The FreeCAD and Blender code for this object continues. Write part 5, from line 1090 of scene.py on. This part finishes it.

++++++

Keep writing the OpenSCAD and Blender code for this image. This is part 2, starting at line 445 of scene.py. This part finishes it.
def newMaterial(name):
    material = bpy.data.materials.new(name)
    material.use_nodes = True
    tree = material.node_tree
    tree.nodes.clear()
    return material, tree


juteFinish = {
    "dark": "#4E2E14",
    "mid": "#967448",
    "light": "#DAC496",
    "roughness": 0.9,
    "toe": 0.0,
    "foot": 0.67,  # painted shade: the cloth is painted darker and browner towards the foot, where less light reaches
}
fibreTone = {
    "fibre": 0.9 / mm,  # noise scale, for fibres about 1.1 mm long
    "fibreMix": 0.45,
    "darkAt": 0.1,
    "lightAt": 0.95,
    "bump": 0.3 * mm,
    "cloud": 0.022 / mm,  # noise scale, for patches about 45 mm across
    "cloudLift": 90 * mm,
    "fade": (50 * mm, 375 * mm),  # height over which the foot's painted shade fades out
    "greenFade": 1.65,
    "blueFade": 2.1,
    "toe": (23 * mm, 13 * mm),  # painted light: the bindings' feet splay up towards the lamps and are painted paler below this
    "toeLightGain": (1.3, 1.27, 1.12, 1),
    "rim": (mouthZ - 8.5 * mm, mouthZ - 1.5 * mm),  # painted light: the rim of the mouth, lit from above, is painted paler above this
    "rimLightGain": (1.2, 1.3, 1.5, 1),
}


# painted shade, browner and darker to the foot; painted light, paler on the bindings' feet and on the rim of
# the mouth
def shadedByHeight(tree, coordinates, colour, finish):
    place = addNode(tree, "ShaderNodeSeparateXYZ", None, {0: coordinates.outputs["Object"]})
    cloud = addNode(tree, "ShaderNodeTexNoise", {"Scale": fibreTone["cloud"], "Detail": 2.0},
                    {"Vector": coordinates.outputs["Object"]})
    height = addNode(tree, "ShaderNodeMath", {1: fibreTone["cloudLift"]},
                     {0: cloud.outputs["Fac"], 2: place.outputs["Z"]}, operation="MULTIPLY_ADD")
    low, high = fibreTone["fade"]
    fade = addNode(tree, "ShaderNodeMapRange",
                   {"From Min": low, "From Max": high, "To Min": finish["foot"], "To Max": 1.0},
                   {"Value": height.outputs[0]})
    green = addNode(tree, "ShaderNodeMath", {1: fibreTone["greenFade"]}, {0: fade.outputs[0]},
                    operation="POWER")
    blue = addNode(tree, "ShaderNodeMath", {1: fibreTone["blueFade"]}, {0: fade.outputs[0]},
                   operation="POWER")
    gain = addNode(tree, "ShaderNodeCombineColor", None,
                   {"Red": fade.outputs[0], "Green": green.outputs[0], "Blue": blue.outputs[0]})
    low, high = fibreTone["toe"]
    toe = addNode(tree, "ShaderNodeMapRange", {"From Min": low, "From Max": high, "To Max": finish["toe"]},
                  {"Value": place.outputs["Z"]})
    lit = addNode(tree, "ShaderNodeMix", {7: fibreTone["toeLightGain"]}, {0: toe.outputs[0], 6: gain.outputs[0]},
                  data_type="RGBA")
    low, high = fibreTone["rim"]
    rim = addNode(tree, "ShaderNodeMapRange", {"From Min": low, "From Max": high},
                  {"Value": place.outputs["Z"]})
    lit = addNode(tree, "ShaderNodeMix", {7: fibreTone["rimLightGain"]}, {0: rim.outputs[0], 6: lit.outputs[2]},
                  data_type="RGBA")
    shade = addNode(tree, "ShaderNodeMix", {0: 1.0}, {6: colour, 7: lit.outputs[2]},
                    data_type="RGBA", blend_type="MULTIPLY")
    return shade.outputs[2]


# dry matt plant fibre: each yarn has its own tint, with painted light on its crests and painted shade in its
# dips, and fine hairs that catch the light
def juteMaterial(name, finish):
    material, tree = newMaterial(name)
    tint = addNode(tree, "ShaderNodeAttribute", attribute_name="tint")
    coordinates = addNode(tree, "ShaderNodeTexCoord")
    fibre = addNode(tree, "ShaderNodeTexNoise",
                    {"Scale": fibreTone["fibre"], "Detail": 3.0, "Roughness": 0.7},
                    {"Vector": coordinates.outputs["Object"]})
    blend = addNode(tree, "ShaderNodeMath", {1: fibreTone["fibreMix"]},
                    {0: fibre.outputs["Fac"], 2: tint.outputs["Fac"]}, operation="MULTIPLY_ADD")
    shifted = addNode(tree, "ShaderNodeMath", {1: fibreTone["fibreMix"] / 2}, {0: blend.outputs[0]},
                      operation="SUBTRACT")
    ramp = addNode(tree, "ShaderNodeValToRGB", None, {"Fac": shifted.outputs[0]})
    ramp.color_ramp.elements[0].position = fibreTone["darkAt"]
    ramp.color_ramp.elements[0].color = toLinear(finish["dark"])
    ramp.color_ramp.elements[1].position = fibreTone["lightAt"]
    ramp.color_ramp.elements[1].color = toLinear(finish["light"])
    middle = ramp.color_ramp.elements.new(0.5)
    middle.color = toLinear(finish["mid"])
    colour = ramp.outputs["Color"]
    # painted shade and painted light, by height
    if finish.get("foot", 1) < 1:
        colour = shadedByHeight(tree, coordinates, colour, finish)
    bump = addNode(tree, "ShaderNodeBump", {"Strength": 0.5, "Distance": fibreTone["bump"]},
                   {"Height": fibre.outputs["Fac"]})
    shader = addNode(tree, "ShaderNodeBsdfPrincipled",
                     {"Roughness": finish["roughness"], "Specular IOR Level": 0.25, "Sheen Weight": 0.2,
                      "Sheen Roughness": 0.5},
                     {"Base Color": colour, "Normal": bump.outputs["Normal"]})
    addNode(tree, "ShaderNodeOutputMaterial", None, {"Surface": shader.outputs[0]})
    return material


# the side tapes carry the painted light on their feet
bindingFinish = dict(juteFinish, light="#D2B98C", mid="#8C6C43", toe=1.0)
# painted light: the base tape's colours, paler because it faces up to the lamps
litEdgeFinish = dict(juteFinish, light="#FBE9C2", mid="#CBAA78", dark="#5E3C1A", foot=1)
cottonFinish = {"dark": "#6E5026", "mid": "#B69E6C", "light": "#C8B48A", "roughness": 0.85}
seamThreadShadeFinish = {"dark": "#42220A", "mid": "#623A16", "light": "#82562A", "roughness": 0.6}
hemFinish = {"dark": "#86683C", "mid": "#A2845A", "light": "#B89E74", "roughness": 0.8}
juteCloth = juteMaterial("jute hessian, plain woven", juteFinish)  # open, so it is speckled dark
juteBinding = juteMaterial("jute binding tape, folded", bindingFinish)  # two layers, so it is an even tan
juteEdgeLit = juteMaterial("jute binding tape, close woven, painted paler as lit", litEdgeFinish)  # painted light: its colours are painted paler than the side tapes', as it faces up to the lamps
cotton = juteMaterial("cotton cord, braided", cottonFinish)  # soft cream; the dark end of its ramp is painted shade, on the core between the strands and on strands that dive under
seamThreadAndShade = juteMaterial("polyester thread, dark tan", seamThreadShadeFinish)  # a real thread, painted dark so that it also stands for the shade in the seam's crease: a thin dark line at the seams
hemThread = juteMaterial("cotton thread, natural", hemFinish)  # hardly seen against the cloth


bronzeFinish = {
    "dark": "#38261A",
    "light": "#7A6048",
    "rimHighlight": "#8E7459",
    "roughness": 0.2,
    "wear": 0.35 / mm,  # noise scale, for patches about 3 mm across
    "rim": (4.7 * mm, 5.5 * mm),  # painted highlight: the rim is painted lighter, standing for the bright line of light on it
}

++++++

* _WRITTEN INSTRUCTION_: All lines above from the one containing "Keep writing the" to the one containing "return material, tree" must be repeated exactly, both lines included, and no others.

* _SOLUTION FOR THIS TASK_:
Keep writing the OpenSCAD and Blender code for this image. This is part 2, starting at line 445 of scene.py. This part finishes it.
def newMaterial(name):
    material = bpy.data.materials.new(name)
    material.use_nodes = True
    tree = material.node_tree
    tree.nodes.clear()
    return material, tree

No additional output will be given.